August Detlev Christian Twesten
August Detlev Christian Twesten [1]
a Protestant divine of Germany, was born April 11, 1789, at Gluickstadt. in Holstein. He studied theology and philosophy at Kiel, and in 1812 went to Berlin, where he became one of the earliest followers and an intimate personal friend of Schleiermacher. For some time he was professor of languages in one of the colleges at Berlin, but in 1814 he went back to Kiel as professor of theology and philosophy. After the death of Schleiermacher, in 1834, he was called to Berlin to succeed his teacher in the chair of systematic divinity. In 1850 he was appointed Oberkirchenrath, and died Jan. 8, 1876. As a writer, Twesten was the least prolific of all the more eminent German divines. This was owing partly to a certain timidity and conscientiousness, and partly to an unwillingness to publish anything which he had not first thoroughly searched and mastered, and for which there seemed to him no urgent need. He wrote an analytical logic, a critical edition of the three ecumenical creeds and the unaltered Augsburg Confession, essays on Heccius Illyricus, on Schleiermacher's Ethics, etc. But his main work is his Vorlesungen ber die Dogmatik der evangelisch-lutherischen Kirche (Hamb. 1837, 2 vols.), which in its unfinished condition has great and abiding excellences; "for he is, perhaps," says Schaff, "the clearest thinker and writer among all the systematic divines of Germany.
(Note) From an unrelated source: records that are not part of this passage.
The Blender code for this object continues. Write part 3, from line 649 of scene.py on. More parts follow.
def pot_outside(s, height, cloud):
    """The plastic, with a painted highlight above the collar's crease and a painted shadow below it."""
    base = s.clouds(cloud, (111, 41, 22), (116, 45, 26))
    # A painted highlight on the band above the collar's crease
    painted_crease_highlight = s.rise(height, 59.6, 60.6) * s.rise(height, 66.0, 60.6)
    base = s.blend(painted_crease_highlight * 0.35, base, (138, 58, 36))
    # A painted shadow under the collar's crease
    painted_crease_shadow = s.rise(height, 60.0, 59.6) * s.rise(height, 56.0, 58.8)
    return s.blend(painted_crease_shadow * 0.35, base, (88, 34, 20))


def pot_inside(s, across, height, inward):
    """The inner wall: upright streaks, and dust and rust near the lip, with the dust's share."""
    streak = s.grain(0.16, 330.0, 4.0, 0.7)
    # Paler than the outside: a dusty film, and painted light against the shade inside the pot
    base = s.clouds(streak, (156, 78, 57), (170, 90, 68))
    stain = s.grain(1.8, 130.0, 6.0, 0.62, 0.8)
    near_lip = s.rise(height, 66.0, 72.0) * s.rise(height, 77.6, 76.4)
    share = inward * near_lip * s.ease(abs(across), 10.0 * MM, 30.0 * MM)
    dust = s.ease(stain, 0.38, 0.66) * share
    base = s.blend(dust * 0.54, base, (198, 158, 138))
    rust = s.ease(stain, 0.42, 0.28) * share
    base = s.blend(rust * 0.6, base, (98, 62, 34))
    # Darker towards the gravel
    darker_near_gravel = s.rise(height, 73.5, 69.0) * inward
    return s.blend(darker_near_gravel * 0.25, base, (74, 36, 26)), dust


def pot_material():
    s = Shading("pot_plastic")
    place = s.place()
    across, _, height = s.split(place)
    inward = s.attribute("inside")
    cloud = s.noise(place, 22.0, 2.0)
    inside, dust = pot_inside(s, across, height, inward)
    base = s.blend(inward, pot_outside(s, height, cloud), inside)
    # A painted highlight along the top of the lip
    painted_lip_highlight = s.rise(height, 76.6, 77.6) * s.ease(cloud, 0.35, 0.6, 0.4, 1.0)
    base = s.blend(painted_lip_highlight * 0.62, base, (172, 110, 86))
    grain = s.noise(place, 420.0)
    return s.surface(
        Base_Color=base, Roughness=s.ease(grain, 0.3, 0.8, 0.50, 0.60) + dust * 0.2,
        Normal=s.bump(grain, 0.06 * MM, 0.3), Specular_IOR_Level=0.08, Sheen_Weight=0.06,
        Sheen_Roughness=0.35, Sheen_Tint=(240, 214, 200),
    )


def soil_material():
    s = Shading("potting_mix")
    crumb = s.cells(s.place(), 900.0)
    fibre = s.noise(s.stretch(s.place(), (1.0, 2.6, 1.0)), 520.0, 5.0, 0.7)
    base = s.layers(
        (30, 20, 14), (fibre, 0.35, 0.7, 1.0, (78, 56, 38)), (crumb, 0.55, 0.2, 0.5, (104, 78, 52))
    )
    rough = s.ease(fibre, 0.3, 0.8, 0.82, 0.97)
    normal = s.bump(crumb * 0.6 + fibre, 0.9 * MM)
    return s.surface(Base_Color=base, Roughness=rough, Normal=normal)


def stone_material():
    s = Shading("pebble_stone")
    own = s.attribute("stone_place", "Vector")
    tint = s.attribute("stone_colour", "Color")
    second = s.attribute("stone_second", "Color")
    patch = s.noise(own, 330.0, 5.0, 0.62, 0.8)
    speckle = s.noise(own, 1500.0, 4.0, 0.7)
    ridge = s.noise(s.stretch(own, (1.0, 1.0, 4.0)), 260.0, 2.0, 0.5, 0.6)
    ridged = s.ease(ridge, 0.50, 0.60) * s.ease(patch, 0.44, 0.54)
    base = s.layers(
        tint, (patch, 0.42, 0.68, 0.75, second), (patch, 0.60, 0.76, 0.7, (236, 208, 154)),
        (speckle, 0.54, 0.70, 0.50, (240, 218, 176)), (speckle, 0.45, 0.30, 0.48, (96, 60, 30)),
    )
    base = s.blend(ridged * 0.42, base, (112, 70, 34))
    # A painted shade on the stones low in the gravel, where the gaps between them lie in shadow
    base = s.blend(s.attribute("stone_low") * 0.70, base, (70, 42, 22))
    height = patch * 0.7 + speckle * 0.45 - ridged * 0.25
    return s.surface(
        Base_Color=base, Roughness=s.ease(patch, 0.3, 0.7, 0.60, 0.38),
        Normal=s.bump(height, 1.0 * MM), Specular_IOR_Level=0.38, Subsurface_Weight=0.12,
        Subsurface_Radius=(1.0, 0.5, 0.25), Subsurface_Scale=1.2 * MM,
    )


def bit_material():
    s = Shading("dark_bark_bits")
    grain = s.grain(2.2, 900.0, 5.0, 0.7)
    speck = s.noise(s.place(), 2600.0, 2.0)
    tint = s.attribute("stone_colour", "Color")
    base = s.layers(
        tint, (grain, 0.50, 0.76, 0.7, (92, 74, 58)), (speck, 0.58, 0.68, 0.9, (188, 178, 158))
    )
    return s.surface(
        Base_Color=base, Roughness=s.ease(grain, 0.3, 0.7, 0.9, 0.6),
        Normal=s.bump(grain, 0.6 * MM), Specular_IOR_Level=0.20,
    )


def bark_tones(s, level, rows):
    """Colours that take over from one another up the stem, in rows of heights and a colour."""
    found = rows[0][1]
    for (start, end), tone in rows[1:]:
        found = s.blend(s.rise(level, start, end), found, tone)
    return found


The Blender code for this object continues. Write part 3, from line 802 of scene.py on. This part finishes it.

He possesses the gift of didactic exposition and analysis in an eminent degree. His learning is always accurate, minute, and thoroughly digested; his style transparent, smooth and polished." The volumes which were published contain-the first, the introductory chapters on religion, revelation, inspiration, the authority and inspiration of the Scriptures, the use of reason, the history of dogmatic literature; the second embraces only the doctrine of God, the holy Trinity, the creation and preservation of the world, and angelology. As to his theological standpoint, it is, according to Schaff, "Schleiermacher's system passing over into Lutheran orthodoxy under a modernized form, or the Lutheran scholasticism of the 17th century revived, enlarged, and liberalized by the scientific influence of Schleiermacher and the tolerant spirit of the evangelical union." See Theol. Universal-Lex. s.v.; Zuchold, Bibl. Theol. 2, 1353; Schaff, Germany, its Universities, etc. p.320 sq. (B. P.)